START Data section

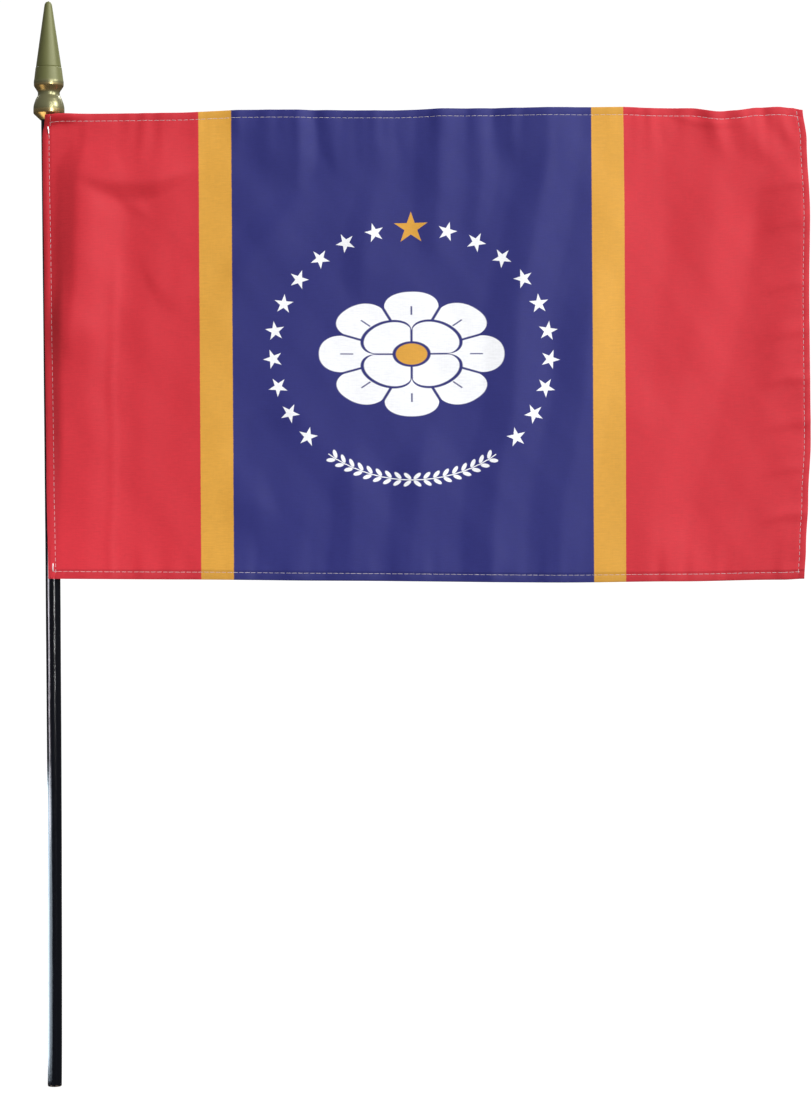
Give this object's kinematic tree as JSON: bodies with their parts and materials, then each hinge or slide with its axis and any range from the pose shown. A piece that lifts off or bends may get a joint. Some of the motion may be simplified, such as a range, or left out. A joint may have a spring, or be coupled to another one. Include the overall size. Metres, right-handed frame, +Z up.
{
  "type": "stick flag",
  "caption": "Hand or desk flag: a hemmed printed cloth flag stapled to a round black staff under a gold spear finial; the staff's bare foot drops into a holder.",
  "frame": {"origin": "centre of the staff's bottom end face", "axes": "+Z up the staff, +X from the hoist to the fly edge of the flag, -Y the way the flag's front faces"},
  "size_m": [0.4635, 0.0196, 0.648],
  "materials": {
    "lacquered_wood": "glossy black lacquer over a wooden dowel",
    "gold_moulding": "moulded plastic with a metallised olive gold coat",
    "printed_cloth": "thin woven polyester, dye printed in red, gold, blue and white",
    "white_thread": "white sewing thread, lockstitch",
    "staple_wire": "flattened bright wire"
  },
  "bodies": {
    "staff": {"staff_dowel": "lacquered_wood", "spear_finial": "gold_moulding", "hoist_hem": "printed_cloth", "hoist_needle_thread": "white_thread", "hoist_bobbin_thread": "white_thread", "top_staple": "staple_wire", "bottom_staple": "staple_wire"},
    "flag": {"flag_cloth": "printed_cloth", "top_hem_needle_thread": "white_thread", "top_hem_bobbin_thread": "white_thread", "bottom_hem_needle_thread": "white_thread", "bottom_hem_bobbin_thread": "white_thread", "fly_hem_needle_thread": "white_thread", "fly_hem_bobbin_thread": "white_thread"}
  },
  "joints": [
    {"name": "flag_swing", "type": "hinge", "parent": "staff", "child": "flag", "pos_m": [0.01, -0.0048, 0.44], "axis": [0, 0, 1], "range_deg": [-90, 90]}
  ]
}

END Data section

» Do this:
Write out the material exactly as given.

» Solution for this task:
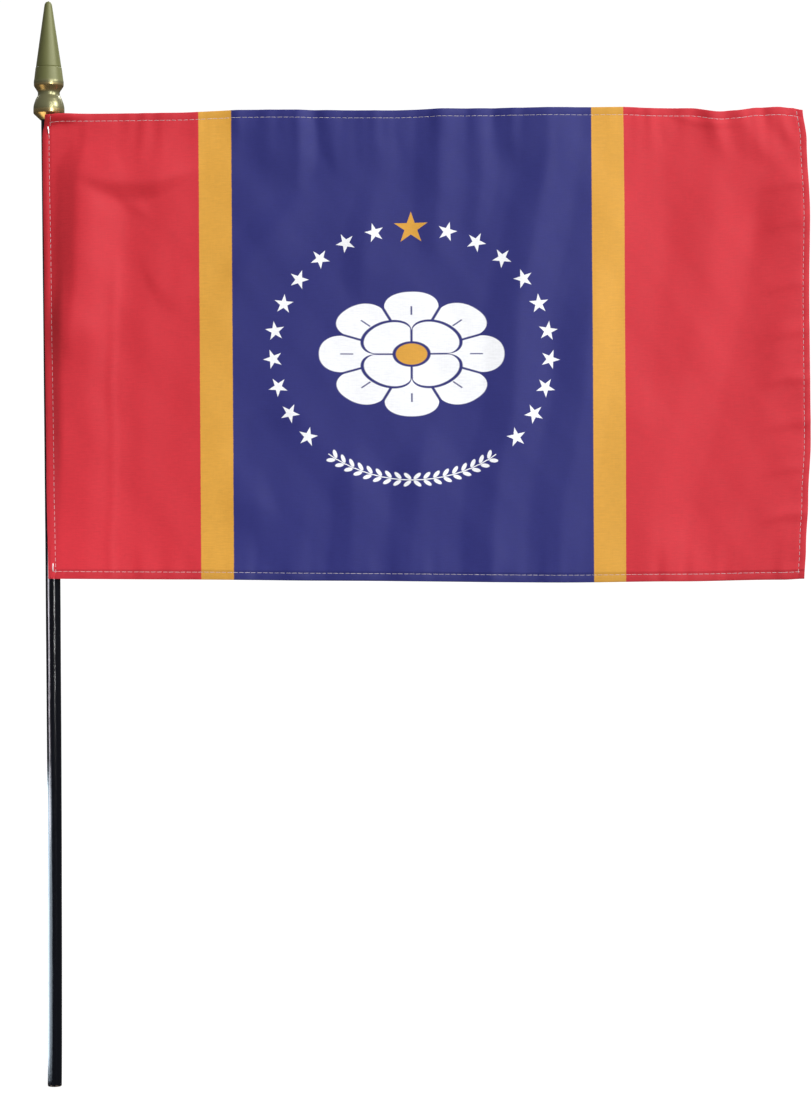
Give this object's kinematic tree as JSON: bodies with their parts and materials, then each hinge or slide with its axis and any range from the pose shown. A piece that lifts off or bends may get a joint. Some of the motion may be simplified, such as a range, or left out. A joint may have a spring, or be coupled to another one. Include the overall size. Metres, right-handed frame, +Z up.
{
  "type": "stick flag",
  "caption": "Hand or desk flag: a hemmed printed cloth flag stapled to a round black staff under a gold spear finial; the staff's bare foot drops into a holder.",
  "frame": {"origin": "centre of the staff's bottom end face", "axes": "+Z up the staff, +X from the hoist to the fly edge of the flag, -Y the way the flag's front faces"},
  "size_m": [0.4635, 0.0196, 0.648],
  "materials": {
    "lacquered_wood": "glossy black lacquer over a wooden dowel",
    "gold_moulding": "moulded plastic with a metallised olive gold coat",
    "printed_cloth": "thin woven polyester, dye printed in red, gold, blue and white",
    "white_thread": "white sewing thread, lockstitch",
    "staple_wire": "flattened bright wire"
  },
  "bodies": {
    "staff": {"staff_dowel": "lacquered_wood", "spear_finial": "gold_moulding", "hoist_hem": "printed_cloth", "hoist_needle_thread": "white_thread", "hoist_bobbin_thread": "white_thread", "top_staple": "staple_wire", "bottom_staple": "staple_wire"},
    "flag": {"flag_cloth": "printed_cloth", "top_hem_needle_thread": "white_thread", "top_hem_bobbin_thread": "white_thread", "bottom_hem_needle_thread": "white_thread", "bottom_hem_bobbin_thread": "white_thread", "fly_hem_needle_thread": "white_thread", "fly_hem_bobbin_thread": "white_thread"}
  },
  "joints": [
    {"name": "flag_swing", "type": "hinge", "parent": "staff", "child": "flag", "pos_m": [0.01, -0.0048, 0.44], "axis": [0, 0, 1], "range_deg": [-90, 90]}
  ]
}